By William Vetter, President, Floyd County Child Abuse Prevention Council
In an ideal world, there would be no need for programs to protect children from abuse or neglect.
Children who are raised in safe, nurturing environments are more likely to grow into responsible, productive citizens. However, some families may be experiencing high levels of stress, a sense of isolation and a lack of resources that make caring for their children difficult.
As a community, it is our responsibility to protect the children and ensure all families receive the support and resources they need, before stress reaches the point of child abuse.
Child abuse is defined through state laws, so there is no federal standard throughout the country.
In Iowa, the Legislature defines child abuse to include the following harm:
• Failure to provide adequate food, shelter, clothing or other care necessary for a child’s health and well-being.
• Intended physical injury.
• Sexual abuse of a child.
• Presence of an illegal drug in a child’s body as a result of actions or neglect.
• Allowing a known sex offender, who is not the child’s biological parent or the caretaker’s spouse custody or access to a child.
• Manufacturing a dangerous substance in a child’s presence.
• Mental injury to a child.
• Providing access to or showing obscene material to a child.
How can people help with the prevention of child abuse?
Anything you do to support kids and parents can help reduce the stress that often leads to abuse, especially now with tough economic times.
Here are some tips:
• Be a friend to a parent you know, ask how the children are doing or provide reassurance and support. If a parent seems to be struggling, offer to run errands, babysit or fix a meal.
• When you are stressed put your child in a playpen or baby bed until you are calmer. Practice relaxation techniques, or listens to your favorite music.

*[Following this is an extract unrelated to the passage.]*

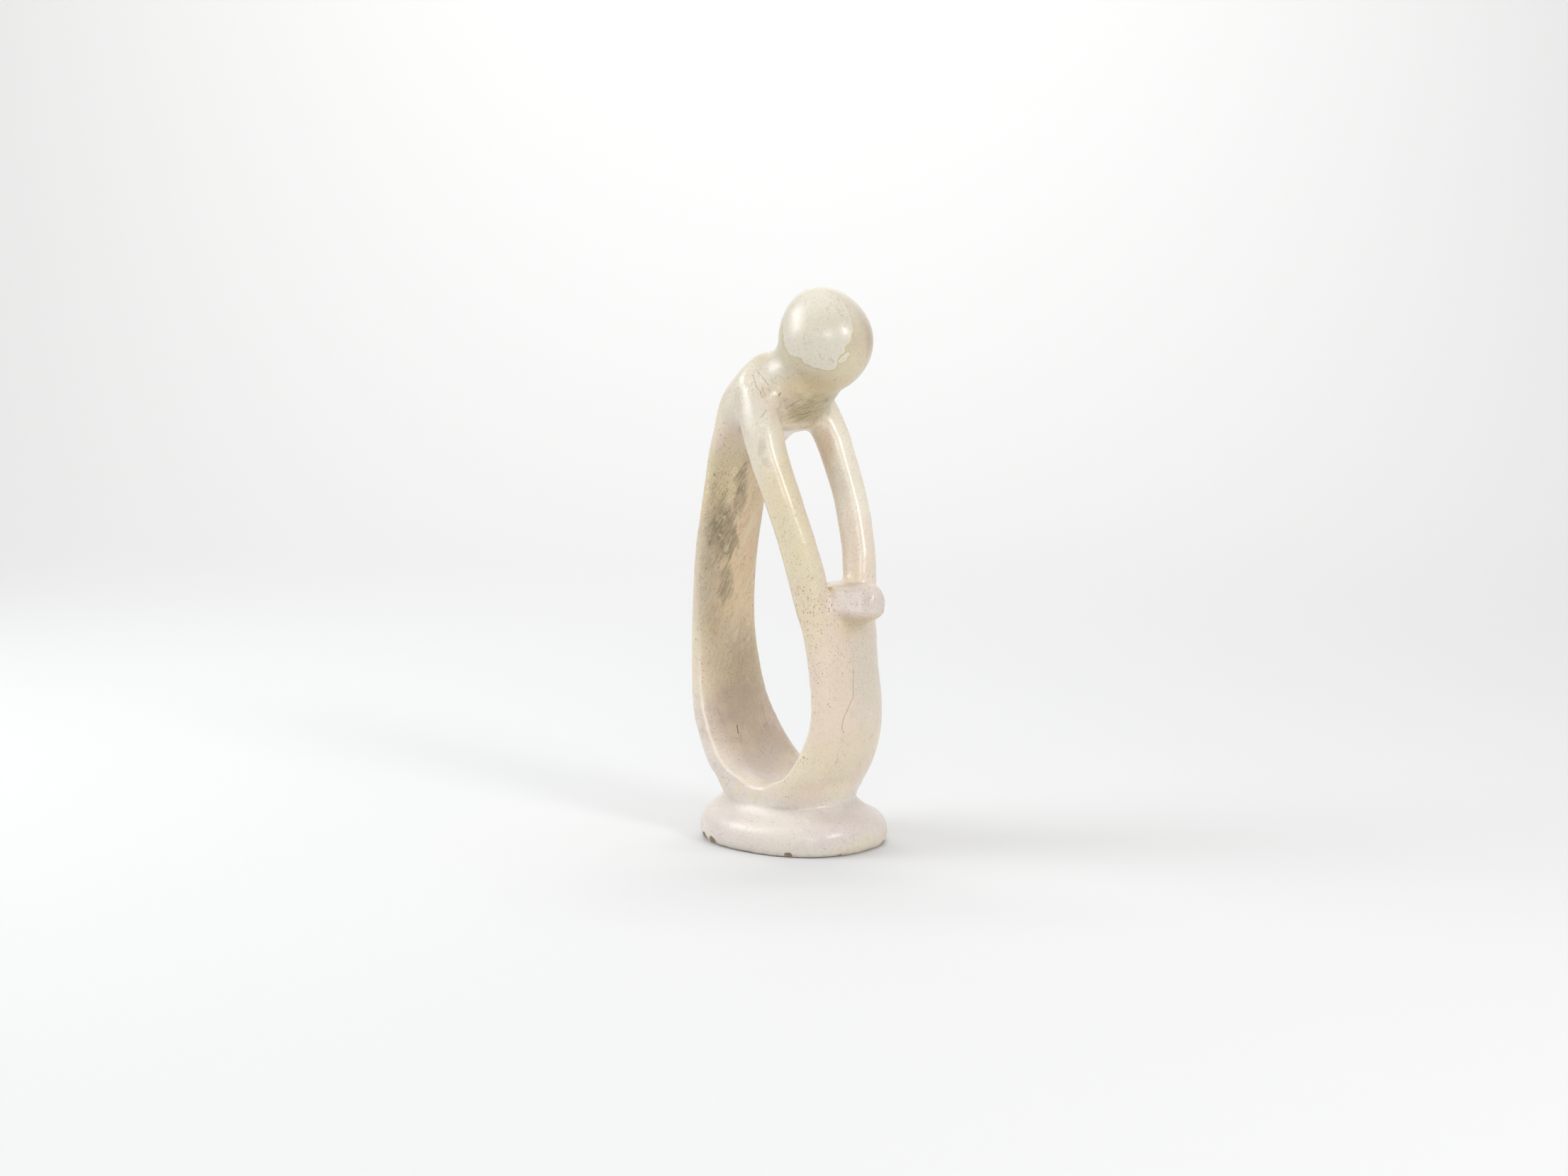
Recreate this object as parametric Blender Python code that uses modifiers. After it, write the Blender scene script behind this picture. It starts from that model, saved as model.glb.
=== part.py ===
"""Abstract soapstone figure: a bowed, faceless person whose back, seat and shins form one standing ring.

Metres, +Z up, and the figure faces -Y. The origin is the centre of the plinth's underside.
The whole piece is carved from one stone, so it is one solid. Each limb is lofted at its real size,
the limbs are fused on a fine grid, their joins are rubbed smooth and the underside is cut flat.
"""

import math

import bmesh
import bpy
import numpy as np
from mathutils import Vector

# Overall size, from the floor to the crown of the head
FIGURE_HEIGHT = 0.250

# Plinth: an oval foot, longest front to back, under a narrow waist
PLINTH_LENGTH = 0.088
PLINTH_WIDTH = 0.075
PLINTH_HEIGHT = 0.021
WAIST_LENGTH = 0.067
WAIST_WIDTH = 0.050
WAIST_SETBACK = 0.0024

# Ring: widths are across the figure, thicknesses are measured from the hole outwards.
# Its section is widest at the inner share of its thickness.
CHEST_WIDTH = 0.0535
CHEST_THICKNESS = 0.037
BACK_WIDTH = 0.0415
BACK_THICKNESS = 0.0120
SEAT_WIDTH = 0.054
SEAT_THICKNESS = 0.0140
SHIN_WIDTH = 0.0465
SHIN_THICKNESS = 0.0125
RING_INNER_SHARE = 0.4

# Arms, clasped hands, neck and head. The head's bow draws its crown and chin back from its middle,
# and its taper is the share of its girth that it loses at the crown.
SHOULDER_SPREAD = 0.050
WRIST_SPREAD = 0.038
RIGHT_ARM_THICKNESS = 0.0152
LEFT_ARM_THICKNESS = 0.0141
HAND_THICKNESS = 0.0190
HAND_REACH = 0.0485
NECK_WIDTH = 0.030
NECK_DEPTH = 0.034
HEAD_WIDTH = 0.041
HEAD_DEPTH = 0.043
HEAD_LENGTH = 0.048
HEAD_BOW = 0.0033
HEAD_TAPER = 0.06

# How finely the limbs are drawn before they are fused
LOFT_SIDES = 40
STEPS_PER_SPAN = 5
HEAD_SIDES = 48
HEAD_RINGS = 32
FLOOR_ALLOWANCE = 0.006

# How the fused stone is rubbed: a crease is filled until its hollow is this shallow between grid points
CARVING_GRID = 0.0010
RUBBING_PASSES = 6
CREASE_PASSES = 180
HOLLOW_LEFT = 0.00001
SOLID_TRIANGLES = 9000

STONE_COLOUR = (0.66, 0.60, 0.50, 1.0)
STONE_ROUGHNESS = 0.35

BODY_HEIGHT = FIGURE_HEIGHT - PLINTH_HEIGHT
ACROSS = Vector((1, 0, 0))
ROUND = (2, 2)
ARM_EDGES = (2.5, 2.5)


def clear_scene():
    for obj in list(bpy.data.objects):
        bpy.data.objects.remove(obj, do_unlink=True)


def place(back, up, across=0.0):
    """A point given by shares of the body's height: back from the plinth's centre, and up from its top."""
    return Vector((across, back * BODY_HEIGHT, PLINTH_HEIGHT + up * BODY_HEIGHT))


def smooth_run(rows, steps):
    """A Catmull-Rom run through rows of numbers, with this many samples in each span."""
    padded = [rows[0], *rows, rows[-1]]
    samples = []
    for before, start, end, after in zip(padded, padded[1:], padded[2:], padded[3:]):
        for step in range(steps):
            t = step / steps
            samples.append([
                0.5 * (2 * b + (c - a) * t + (2 * a - 5 * b + 4 * c - d) * t ** 2
                       + (3 * b - a - 3 * c + d) * t ** 3)
                for a, b, c, d in zip(before, start, end, after)
            ])
    return [*samples, list(rows[-1])]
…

Call a friend to talk.
• Do fun activities with your child, like go to a park, play a game, ride bikes or go for a walk.
• Raise the issue by educating yourselves and other. You can help your community prevent child abuse and neglect from happening in the first place. For example talk to your child about the different types of touches, privacy, and secrets to prevent sexual abuse.
• Volunteer your time and money for programs in your community that support children and families like parent groups, after school program, Mentoring Program, hospitals, schools, Food Box, Community Kitchen, FOCUS, day care centers, churches and the Floyd County Prevent Child Abuse Prevention Council.
This year the Child Abuse Prevention Council will have Blue Kids on the corners of Central Park with information on Child Abuse.
The council will be running advertisement in different media outlets to raise awareness during the month of April for Child Abuse Prevention.
The mayor of Charles City has proclaimed the month of April as Child Abuse Prevention Month.
There are many other resources in the community that can assist with the prevention of child abuse such as:
• LSI which has the Families Together, Remedial, Early Intervention — which helps with parenting issues and connecting families in the community.
• Early Head start and Head Start- Preschools and in-home services to help with parenting.
• AEA-Early access is an in-home service that helps children ages 0-3.
• Public Health/Vocational Rehab/North Star Community Kitchen/ Food Box.
• Local churches.
• Community Action.
• The Department of Human Services offers many services to help families such as day care, food stamps, reimbursement for mileage for medical appointments when needed, T-19, FIP, Promise Jobs/ FADDS.
• Prairie Ridge.
• Crisis intervention/domestic violence, mental health services.
• Our Kids Count parenting group that meets the second and fourth Tuesday of every month.
What should you do if you suspect child abuse? Call the Police Department at 641-228-3366 or Department of Human Services at 800-362-2178 to report abuse.